Short task:
Your task is to extract every line from the material below exactly.

Data extract:
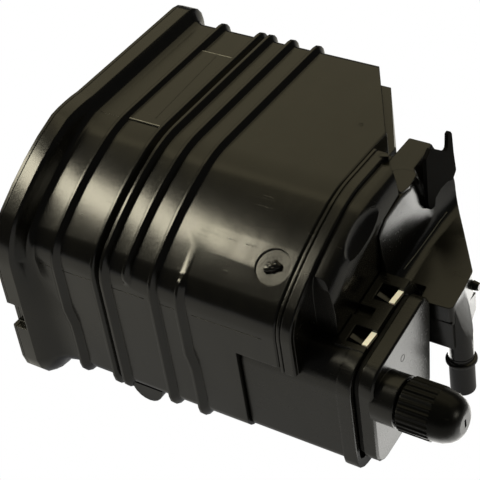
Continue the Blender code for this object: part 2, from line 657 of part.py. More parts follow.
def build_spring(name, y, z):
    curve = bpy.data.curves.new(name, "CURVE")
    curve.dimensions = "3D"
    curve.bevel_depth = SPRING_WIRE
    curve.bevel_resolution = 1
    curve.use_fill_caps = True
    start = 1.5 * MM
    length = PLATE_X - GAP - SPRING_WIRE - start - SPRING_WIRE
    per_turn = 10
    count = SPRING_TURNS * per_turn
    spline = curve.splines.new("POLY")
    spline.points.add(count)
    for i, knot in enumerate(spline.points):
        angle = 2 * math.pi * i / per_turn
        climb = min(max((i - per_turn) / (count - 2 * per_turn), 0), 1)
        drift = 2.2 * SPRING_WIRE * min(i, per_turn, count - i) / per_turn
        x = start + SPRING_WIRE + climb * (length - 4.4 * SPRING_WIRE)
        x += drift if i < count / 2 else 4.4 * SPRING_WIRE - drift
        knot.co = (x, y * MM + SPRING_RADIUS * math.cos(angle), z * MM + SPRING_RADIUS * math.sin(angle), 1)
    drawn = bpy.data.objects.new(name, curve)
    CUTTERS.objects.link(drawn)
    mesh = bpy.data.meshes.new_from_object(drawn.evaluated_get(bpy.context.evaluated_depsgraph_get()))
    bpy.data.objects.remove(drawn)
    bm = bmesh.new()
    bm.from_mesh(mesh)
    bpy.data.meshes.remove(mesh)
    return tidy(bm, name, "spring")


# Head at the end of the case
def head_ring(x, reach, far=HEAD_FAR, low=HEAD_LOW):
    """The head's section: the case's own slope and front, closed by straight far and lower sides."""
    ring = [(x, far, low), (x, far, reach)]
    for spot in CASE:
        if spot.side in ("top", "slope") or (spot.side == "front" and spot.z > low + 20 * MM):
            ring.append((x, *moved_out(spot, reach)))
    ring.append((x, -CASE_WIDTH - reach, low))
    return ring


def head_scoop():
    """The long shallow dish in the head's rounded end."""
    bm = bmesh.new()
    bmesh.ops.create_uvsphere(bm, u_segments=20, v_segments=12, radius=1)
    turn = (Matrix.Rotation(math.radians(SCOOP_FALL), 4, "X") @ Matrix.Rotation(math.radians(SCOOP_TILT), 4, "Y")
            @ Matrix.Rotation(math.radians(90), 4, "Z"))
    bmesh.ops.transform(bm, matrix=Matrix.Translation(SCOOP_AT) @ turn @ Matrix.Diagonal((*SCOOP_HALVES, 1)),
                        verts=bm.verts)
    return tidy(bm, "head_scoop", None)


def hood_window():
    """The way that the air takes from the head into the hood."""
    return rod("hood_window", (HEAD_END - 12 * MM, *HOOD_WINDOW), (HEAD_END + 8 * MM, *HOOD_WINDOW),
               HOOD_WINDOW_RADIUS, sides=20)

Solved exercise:
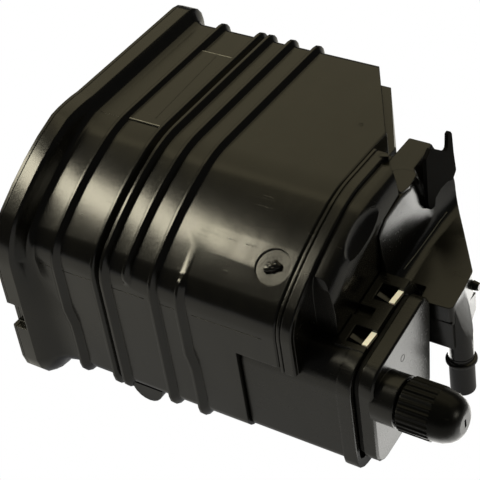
Continue the Blender code for this object: part 2, from line 657 of part.py. More parts follow.
def build_spring(name, y, z):
    curve = bpy.data.curves.new(name, "CURVE")
    curve.dimensions = "3D"
    curve.bevel_depth = SPRING_WIRE
    curve.bevel_resolution = 1
    curve.use_fill_caps = True
    start = 1.5 * MM
    length = PLATE_X - GAP - SPRING_WIRE - start - SPRING_WIRE
    per_turn = 10
    count = SPRING_TURNS * per_turn
    spline = curve.splines.new("POLY")
    spline.points.add(count)
    for i, knot in enumerate(spline.points):
        angle = 2 * math.pi * i / per_turn
        climb = min(max((i - per_turn) / (count - 2 * per_turn), 0), 1)
        drift = 2.2 * SPRING_WIRE * min(i, per_turn, count - i) / per_turn
        x = start + SPRING_WIRE + climb * (length - 4.4 * SPRING_WIRE)
        x += drift if i < count / 2 else 4.4 * SPRING_WIRE - drift
        knot.co = (x, y * MM + SPRING_RADIUS * math.cos(angle), z * MM + SPRING_RADIUS * math.sin(angle), 1)
    drawn = bpy.data.objects.new(name, curve)
    CUTTERS.objects.link(drawn)
    mesh = bpy.data.meshes.new_from_object(drawn.evaluated_get(bpy.context.evaluated_depsgraph_get()))
    bpy.data.objects.remove(drawn)
    bm = bmesh.new()
    bm.from_mesh(mesh)
    bpy.data.meshes.remove(mesh)
    return tidy(bm, name, "spring")


# Head at the end of the case
def head_ring(x, reach, far=HEAD_FAR, low=HEAD_LOW):
    """The head's section: the case's own slope and front, closed by straight far and lower sides."""
    ring = [(x, far, low), (x, far, reach)]
    for spot in CASE:
        if spot.side in ("top", "slope") or (spot.side == "front" and spot.z > low + 20 * MM):
            ring.append((x, *moved_out(spot, reach)))
    ring.append((x, -CASE_WIDTH - reach, low))
    return ring


def head_scoop():
    """The long shallow dish in the head's rounded end."""
    bm = bmesh.new()
    bmesh.ops.create_uvsphere(bm, u_segments=20, v_segments=12, radius=1)
    turn = (Matrix.Rotation(math.radians(SCOOP_FALL), 4, "X") @ Matrix.Rotation(math.radians(SCOOP_TILT), 4, "Y")
            @ Matrix.Rotation(math.radians(90), 4, "Z"))
    bmesh.ops.transform(bm, matrix=Matrix.Translation(SCOOP_AT) @ turn @ Matrix.Diagonal((*SCOOP_HALVES, 1)),
                        verts=bm.verts)
    return tidy(bm, "head_scoop", None)


def hood_window():
    """The way that the air takes from the head into the hood."""
    return rod("hood_window", (HEAD_END - 12 * MM, *HOOD_WINDOW), (HEAD_END + 8 * MM, *HOOD_WINDOW),
               HOOD_WINDOW_RADIUS, sides=20)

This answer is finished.